Dallas has sold voters on a new police academy twice before. It never got built.

 

Voters have now approved bond money for Dallas police academies four times in the past four decades, a WFAA review of previous reporting revealed.

DALLAS — Dallas voters approved the city’s bond plan to pay for a new police training center, but a new academy was never built. 

The year was 1985. It happened again in 2003 and again in 2006. 

Now there are concerns the latest voter-approved proposal for a police academy may fail to materialize once again, repeating a pattern that has plagued the city for decades. 

“Now that it’s within our grasp and we can finally see and believe that we’re actually going to have an academy, it just all goes up in smoke,” said Dallas Police Association President Jaime Castro. “This has been decades in the making.” 

Dallas city leaders are now returning to the drawing board once again — after acknowledging the proposal advertised to voters before last year’s election would not work, and after drawing heavy criticism from councilmembers last week on a plan some said had the appearance of a “bait and switch.” 

“We are committed to providing the promised law enforcement training at UNT – Dallas that the voters approved in the 2024 Bond Program,” wrote city leaders in a memo to councilmembers Friday. 

Voters have now approved bond money for Dallas police academies four times in the past four decades, a WFAA review of previous reporting revealed. 

In 1985, voters approved $1.8 million in the bond program to purchase more than 100 acres of land at the northwest corner of Interstates 45 and 20 off JJ Lemmon Road north of Hutchins.
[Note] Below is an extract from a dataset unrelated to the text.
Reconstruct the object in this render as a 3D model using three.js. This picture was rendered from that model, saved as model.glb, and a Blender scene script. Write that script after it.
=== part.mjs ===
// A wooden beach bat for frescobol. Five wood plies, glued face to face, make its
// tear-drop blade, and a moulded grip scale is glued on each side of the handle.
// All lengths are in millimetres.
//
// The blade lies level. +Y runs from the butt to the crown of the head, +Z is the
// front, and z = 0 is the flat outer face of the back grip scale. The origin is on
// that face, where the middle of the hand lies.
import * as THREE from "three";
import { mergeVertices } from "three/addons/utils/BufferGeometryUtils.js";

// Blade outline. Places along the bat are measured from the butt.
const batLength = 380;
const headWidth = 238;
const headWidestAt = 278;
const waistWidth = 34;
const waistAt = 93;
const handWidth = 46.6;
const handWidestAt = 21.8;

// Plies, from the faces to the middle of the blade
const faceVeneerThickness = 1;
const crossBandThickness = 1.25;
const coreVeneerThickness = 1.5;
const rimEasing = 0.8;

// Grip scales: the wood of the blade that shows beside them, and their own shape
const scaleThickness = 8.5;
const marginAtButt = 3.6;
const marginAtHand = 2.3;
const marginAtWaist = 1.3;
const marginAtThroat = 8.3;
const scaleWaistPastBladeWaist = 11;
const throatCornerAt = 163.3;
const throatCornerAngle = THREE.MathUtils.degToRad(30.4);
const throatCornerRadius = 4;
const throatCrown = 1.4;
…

The city purchased the land for $1.65 million in May 1988, according to an article in the Dallas Morning News from the time. 

The newspaper reported in September 1989 that the city delayed its plans to build the academy there to avoid having to ask voters to approve a $40 million bond sale for construction. 
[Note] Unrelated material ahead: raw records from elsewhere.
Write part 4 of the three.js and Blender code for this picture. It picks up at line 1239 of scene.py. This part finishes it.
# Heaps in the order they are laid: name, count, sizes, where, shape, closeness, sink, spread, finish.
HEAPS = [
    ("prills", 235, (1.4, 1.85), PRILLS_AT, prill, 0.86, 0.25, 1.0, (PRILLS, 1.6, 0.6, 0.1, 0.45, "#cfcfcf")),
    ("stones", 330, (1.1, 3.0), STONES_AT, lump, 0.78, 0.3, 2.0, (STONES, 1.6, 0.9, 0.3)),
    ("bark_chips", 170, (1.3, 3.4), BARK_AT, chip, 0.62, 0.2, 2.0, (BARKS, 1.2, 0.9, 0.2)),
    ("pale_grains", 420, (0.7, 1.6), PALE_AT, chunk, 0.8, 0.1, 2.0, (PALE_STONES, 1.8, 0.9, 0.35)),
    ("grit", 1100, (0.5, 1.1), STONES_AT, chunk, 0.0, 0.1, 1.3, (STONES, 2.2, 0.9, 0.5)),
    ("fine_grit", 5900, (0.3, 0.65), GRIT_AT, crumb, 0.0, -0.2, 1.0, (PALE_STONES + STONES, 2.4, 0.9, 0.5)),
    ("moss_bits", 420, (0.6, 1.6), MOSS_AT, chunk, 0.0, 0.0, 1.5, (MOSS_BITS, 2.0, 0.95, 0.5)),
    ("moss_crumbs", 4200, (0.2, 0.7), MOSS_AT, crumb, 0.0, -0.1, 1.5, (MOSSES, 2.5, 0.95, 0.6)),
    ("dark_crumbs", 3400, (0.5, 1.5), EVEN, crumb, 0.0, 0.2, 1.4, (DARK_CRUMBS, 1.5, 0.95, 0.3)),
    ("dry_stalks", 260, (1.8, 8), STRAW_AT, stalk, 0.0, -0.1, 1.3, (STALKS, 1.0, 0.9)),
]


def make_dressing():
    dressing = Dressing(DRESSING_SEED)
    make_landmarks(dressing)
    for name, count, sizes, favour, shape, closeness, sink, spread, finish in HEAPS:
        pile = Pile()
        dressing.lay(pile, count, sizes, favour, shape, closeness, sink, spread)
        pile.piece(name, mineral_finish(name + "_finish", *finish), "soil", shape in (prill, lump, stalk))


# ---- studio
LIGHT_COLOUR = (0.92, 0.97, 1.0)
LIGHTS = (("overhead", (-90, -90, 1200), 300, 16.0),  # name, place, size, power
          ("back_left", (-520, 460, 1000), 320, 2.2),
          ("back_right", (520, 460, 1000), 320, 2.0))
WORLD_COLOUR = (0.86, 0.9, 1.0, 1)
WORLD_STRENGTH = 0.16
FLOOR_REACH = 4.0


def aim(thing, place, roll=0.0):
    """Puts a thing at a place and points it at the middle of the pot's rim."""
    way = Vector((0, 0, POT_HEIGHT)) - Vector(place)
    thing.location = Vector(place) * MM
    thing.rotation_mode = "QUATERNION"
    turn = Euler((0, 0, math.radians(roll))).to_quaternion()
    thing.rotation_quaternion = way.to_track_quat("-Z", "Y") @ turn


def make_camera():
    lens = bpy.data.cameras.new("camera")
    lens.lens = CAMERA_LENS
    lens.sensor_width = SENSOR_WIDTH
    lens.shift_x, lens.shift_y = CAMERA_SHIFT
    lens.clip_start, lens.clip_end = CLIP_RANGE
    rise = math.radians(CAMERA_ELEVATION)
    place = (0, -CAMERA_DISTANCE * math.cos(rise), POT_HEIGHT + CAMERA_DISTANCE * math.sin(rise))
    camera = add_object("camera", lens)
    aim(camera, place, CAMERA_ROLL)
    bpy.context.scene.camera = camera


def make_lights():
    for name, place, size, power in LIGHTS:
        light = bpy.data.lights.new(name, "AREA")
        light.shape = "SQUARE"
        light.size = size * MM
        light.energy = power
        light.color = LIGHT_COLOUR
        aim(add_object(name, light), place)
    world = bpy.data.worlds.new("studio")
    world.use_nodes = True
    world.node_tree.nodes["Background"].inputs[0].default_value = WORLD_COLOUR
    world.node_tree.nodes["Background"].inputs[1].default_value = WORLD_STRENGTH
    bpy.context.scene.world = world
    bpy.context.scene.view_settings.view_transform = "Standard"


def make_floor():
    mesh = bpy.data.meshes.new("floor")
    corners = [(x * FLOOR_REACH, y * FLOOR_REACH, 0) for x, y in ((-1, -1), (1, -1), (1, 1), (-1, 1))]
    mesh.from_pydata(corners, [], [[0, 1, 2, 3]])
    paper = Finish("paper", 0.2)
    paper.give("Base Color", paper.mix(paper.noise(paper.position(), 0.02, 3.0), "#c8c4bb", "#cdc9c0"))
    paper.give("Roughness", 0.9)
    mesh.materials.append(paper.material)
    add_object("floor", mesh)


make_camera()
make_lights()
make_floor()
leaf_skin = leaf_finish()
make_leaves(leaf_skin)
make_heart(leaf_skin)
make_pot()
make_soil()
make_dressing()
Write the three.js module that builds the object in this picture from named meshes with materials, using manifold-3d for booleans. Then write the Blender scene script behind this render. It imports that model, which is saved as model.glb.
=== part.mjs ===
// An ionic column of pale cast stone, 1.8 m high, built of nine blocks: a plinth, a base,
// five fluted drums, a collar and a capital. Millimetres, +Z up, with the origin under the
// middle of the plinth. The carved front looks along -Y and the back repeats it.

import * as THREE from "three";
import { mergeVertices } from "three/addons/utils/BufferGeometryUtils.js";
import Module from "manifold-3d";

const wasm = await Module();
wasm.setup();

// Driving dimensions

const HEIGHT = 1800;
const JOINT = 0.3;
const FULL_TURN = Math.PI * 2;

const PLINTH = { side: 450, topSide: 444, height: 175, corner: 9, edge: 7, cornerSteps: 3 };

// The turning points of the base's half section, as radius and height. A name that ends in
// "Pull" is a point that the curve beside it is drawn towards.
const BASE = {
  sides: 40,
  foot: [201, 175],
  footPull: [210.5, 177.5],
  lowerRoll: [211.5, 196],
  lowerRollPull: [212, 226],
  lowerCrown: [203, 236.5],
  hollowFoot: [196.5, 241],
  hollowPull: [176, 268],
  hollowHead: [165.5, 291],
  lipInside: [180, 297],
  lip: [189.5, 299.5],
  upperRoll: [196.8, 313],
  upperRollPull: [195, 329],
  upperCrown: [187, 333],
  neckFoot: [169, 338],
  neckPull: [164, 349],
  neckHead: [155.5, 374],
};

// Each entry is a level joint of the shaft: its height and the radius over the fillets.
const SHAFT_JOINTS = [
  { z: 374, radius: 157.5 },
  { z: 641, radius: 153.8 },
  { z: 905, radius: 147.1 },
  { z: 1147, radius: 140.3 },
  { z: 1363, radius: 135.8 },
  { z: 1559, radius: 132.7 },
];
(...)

As of Monday, it appeared the land was still vacant nearly 40 years later — and no trespassing signs indicated it was still owned by the city of Dallas. 
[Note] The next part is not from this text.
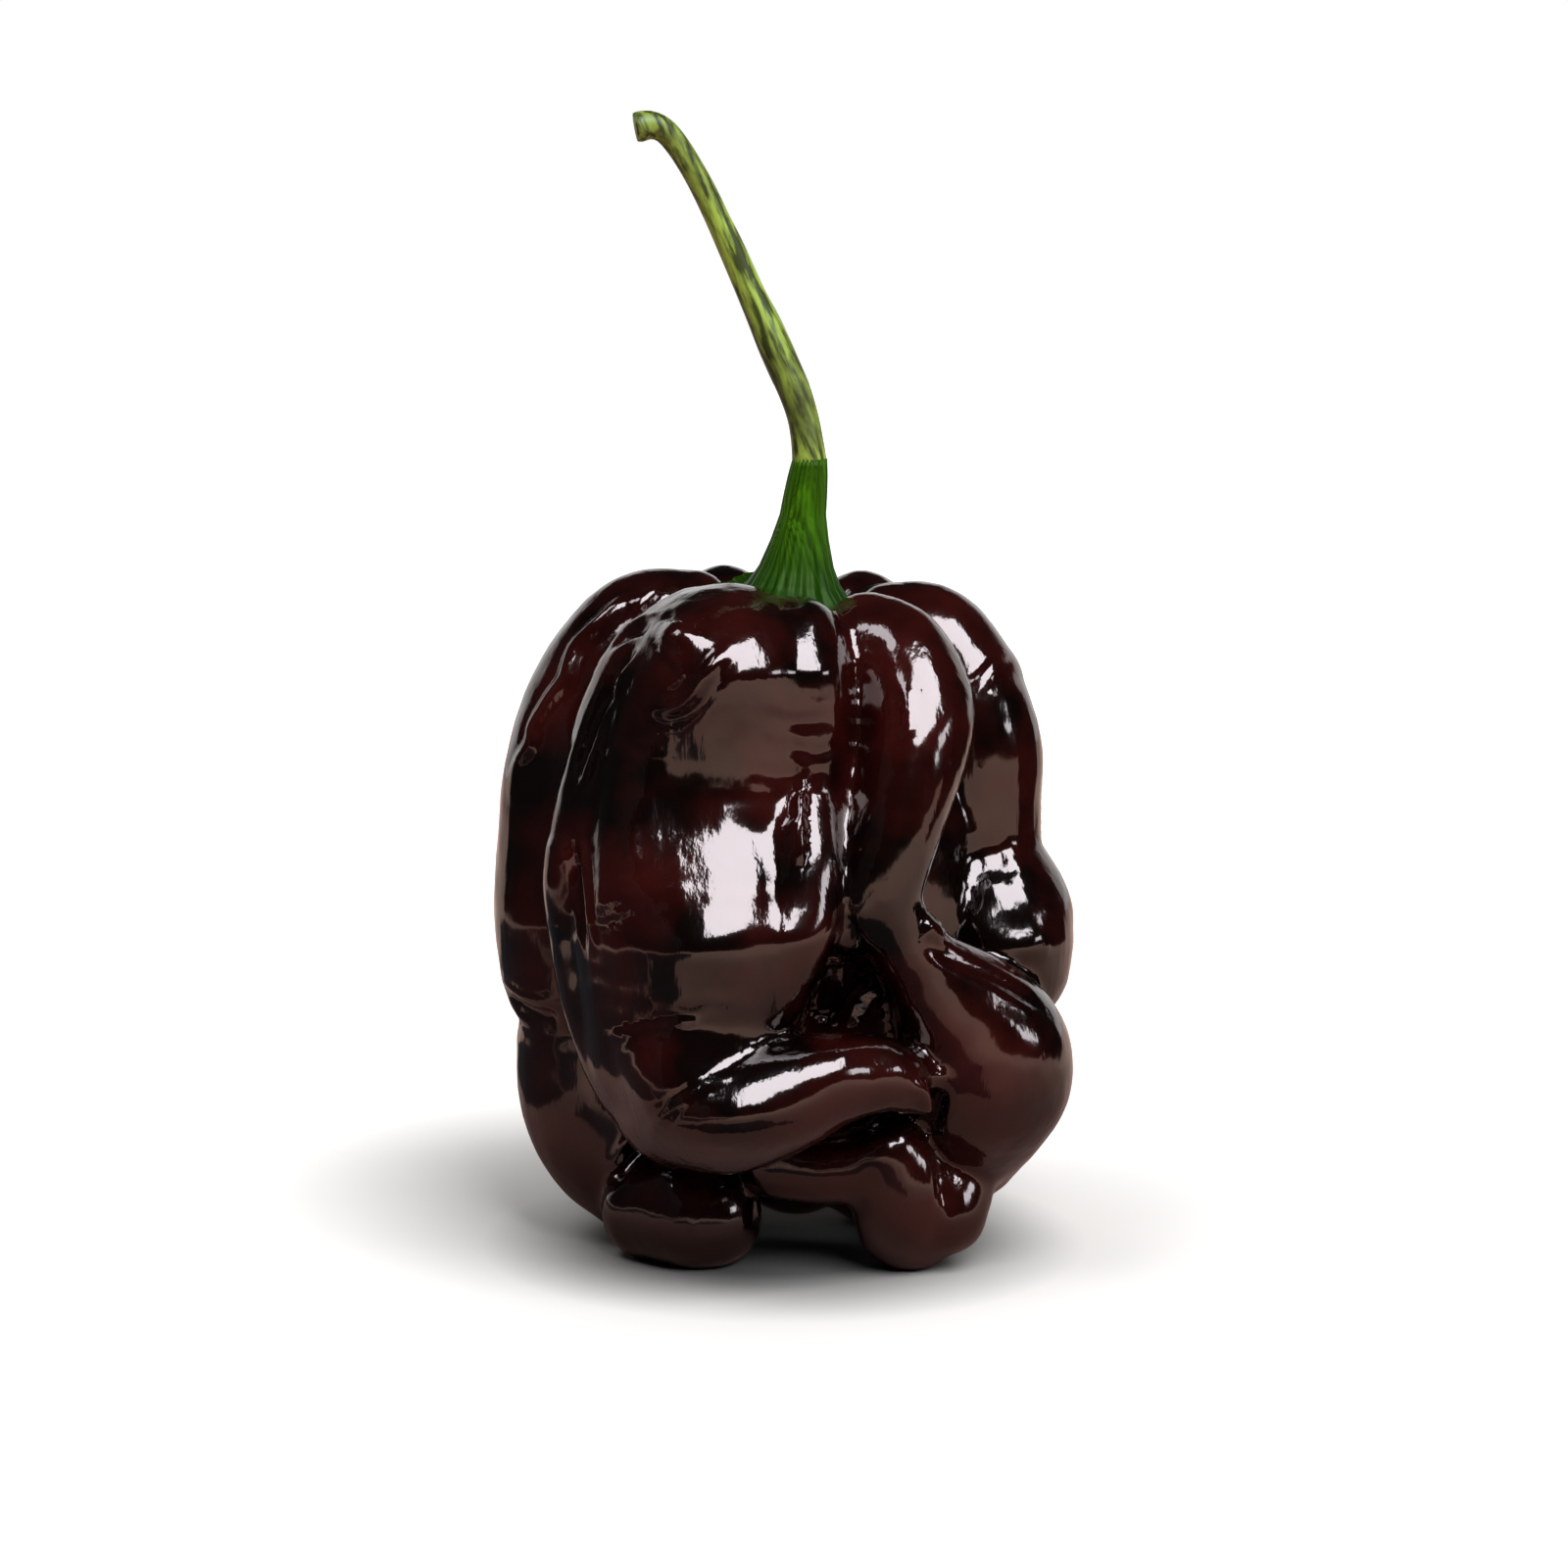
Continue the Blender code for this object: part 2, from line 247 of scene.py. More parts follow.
# Each lobe is a limb along its stations (x, y, z, radius), in millimetres, as in the frame.
LOBES = {
    "cheek": [(-2.2, -7.0, 42.3, 3.8), (-4, -7.6, 39, 7.4), (-4.3, -7.6, 34, 8.4), (-5, -8, 29.5, 8.6),
              (-5.4, -9.2, 25.2, 8.9), (-5.8, -9.8, 22.4, 8.3), (-6.1, -10.4, 19.4, 7.6),
              (-6.3, -10.8, 16.6, 7)],
    "cheek_flank": [(0.8, -7.4, 42.2, 3.6), (1, -9.4, 39.4, 3.7), (1, -10.6, 36, 3.7), (0.9, -11, 33, 3.8),
                    (0.6, -12.4, 28, 3.9), (-0.2, -13, 24, 3.6), (-1.6, -13, 20.5, 3.4)],
    "cheek_rim": [(-5.7, -6, 43.4, 2.8), (-8.6, -7, 41.4, 3), (-10.4, -8, 38, 3.1), (-11.4, -8.5, 34.2, 3.1),
                  (-12.2, -9, 31.4, 3.1), (-12.8, -9, 27.7, 3.1), (-12.3, -9, 23.4, 3.3),
                  (-11.3, -9.8, 19.1, 3.5), (-9.5, -10.6, 15.1, 3.8), (-6.6, -12.2, 12.1, 4.1)],
    "lip": [(-7, -12, 12.8, 4.5), (-3.8, -14.2, 12.9, 4.7), (0, -14.9, 13.8, 4), (3.2, -15.2, 14.8, 3.1),
            (6.3, -14.6, 15, 2.6), (8.4, -13.6, 14, 2)],
    "left": [(-6.2, 2.6, 43.6, 2.8), (-9.7, 2, 41.4, 4.8), (-12.6, 1, 36.8, 5.2), (-13.8, 0, 32, 5.4),
             (-14.1, 0, 27, 5.6), (-14.1, -0.5, 23, 5.8), (-13.9, -0.5, 19.4, 5.5)],
    "left_low": [(-13.5, 0, 14.1, 4.9), (-13.3, 0, 10.6, 5), (-12.1, 0, 7.2, 4.8), (-9.5, 0, 4.6, 4.5)],
    "ridge": [(5.6, -4.8, 42.6, 3.1), (7.6, -6.3, 41.3, 3.7), (8.8, -8.3, 38.4, 3.9),
              (8.6, -10.1, 35.7, 3.6), (7.9, -11.4, 32.6, 3.3), (7, -12.3, 29.6, 3.1),
              (6.6, -12.9, 26.9, 2.7), (7.1, -12.8, 24.6, 2.4)],
    "valley": [(5, -6.2, 40.5, 2.9), (5.2, -8, 36.5, 2.9), (5, -9.4, 32, 2.9), (4.8, -10.4, 28, 2.9),
               (4.8, -10.8, 24.6, 2.8)],
    "right_fold": [(7.1, -12.6, 24.6, 2.5), (9.1, -11.6, 21.5, 2.9), (12.1, -9.5, 17.5, 4.8),
                   (13.6, -8, 14.5, 6), (13.4, -6.4, 12, 5.5), (12, -2.4, 8.2, 5)],
    "right_top": [(7.4, 2.8, 42.3, 3.2), (10.1, 3, 41, 4.3), (12.7, 1.5, 38.5, 3.9)],
    "right_waist": [(12.8, 0.7, 36.8, 4.3), (13.2, 0.6, 34.4, 4.6), (13.2, 0.6, 31, 4.6),
                    (13.2, 0.5, 27.6, 4.6)],
    "right_low": [(13.9, -0.4, 24.8, 4.9), (14.5, -1, 22.6, 5.5), (14.4, -1.2, 20.2, 5.5)],
    "foot_left": [(-9, -4.5, 3.2, 3.5), (-6, -6.5, 3.6, 4), (-4.8, -6.5, 3.4, 3.5)],
    "foot_middle": [(-0.3, -8, 7.5, 2.6), (2.6, -8.5, 7.3, 2.6), (5.3, -9, 7.7, 2.8)],
    "foot_right": [(6.9, -9.5, 8.5, 2.8), (8.1, -8.5, 5.3, 3.6), (8.6, -7, 3.3, 3.7)],
    "foot_ledge": [(11.8, -5.2, 8, 3.1), (11.4, -6.6, 6, 3.1), (10.8, -7.8, 4, 3.1)],
    "back_left": [(-4, 6.8, 42.8, 3.5), (-7, 9.4, 37.6, 6.3), (-9, 10, 31, 6.9), (-9.6, 9.8, 24, 7.3),
                  (-9, 9.4, 17.5, 6.8), (-7.4, 8, 11, 6.4), (-5.8, 6.4, 5.3, 5.8)],
    "back_middle": [(1, 8, 42.4, 3.2), (0.6, 11.6, 38, 4.8), (-0.4, 13.2, 32, 5), (-0.2, 13.4, 26, 5.2),
                    (1, 12.6, 20, 5.4), (1.4, 10.8, 13.5, 5), (0.8, 7.6, 7.6, 4.7), (0.8, 4.6, 5.2, 4.6)],
    "back_right": [(5.4, 6.4, 42.6, 3.4), (8.4, 8.4, 37.6, 5.6), (10.4, 9, 33, 5.9), (11, 9.2, 26.5, 6.6),
                   (10.2, 9, 19.4, 6.6), (8.6, 7.6, 12, 6.2), (7, 6, 5.3, 5.8)],
    "right_base": [(12.8, 1, 17, 4.6), (12.2, 1, 12.5, 4.8), (10.4, 1, 7.6, 4.6)],
}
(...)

Then, in May 2003, the city once again asked voters for money for a bond to finance a new police academy. Voters obliged, authorizing $7.9 million of general obligation bonds to build in the Cadillac Heights neighborhood, a city briefing from 2005 showed. 

The city used the bulk of the money to buy the homes of the people who lived in the flood-prone neighborhood, the briefing showed. Although the cost began to increase beyond the initial budget, the briefing indicated. 

The city returned to voters in 2006, once again asking them for money to buy land in Cadillac Heights for “future location of city facilities.” It passed with 57 percent of the vote, records show. 

A report to councilmembers last fall showed only half the $22.5 million voters authorized for the Cadillac Heights property had been spent. The city now plans to build a public park on the land. 

In the 2024 bond, voters authorized $50 million toward a police training academy, initially advertised at UNT-D. 

But instead of a training facility for new recruits on the campus, the city’s revised proposal unveiled Wednesday called for an in-service training facility on campus for mostly existing officers. A separate facility for fresh recruits would be built at a location yet to be determined and on a timeline that lacked definition.

Councilmembers questioned the wisdom of further delaying the replacement of the outdated and foul-smelling existing recruit training center. Former DPD Chief Eddie Garcia also triumphed the initial UNT Dallas plan as a major recruiting tool as the city looks to hire additional officers, which would be a more difficult sell if the existing facility remained in place indefinitely. 

“We need this academy to be successful, we cannot have this be a debacle,” said DPA President Castro. “I’m hoping that times have changed.” 

The Friday memo implies new recruits will have “classroom training” at UNT-D under the revised plan city officials plan to unveil in April. “We are committed to creating a plan that will break ground in summer of 2026,” the memo from Friday said.

Before the memo, City Manager Kim Tolbert said Wednesday the city was considering various other city-owned properties to build the second training academy for new officers. 

One of the locations she mentioned was off JJ Lemmon Road — the same location the city initially bought for a police academy nearly 40 years prior.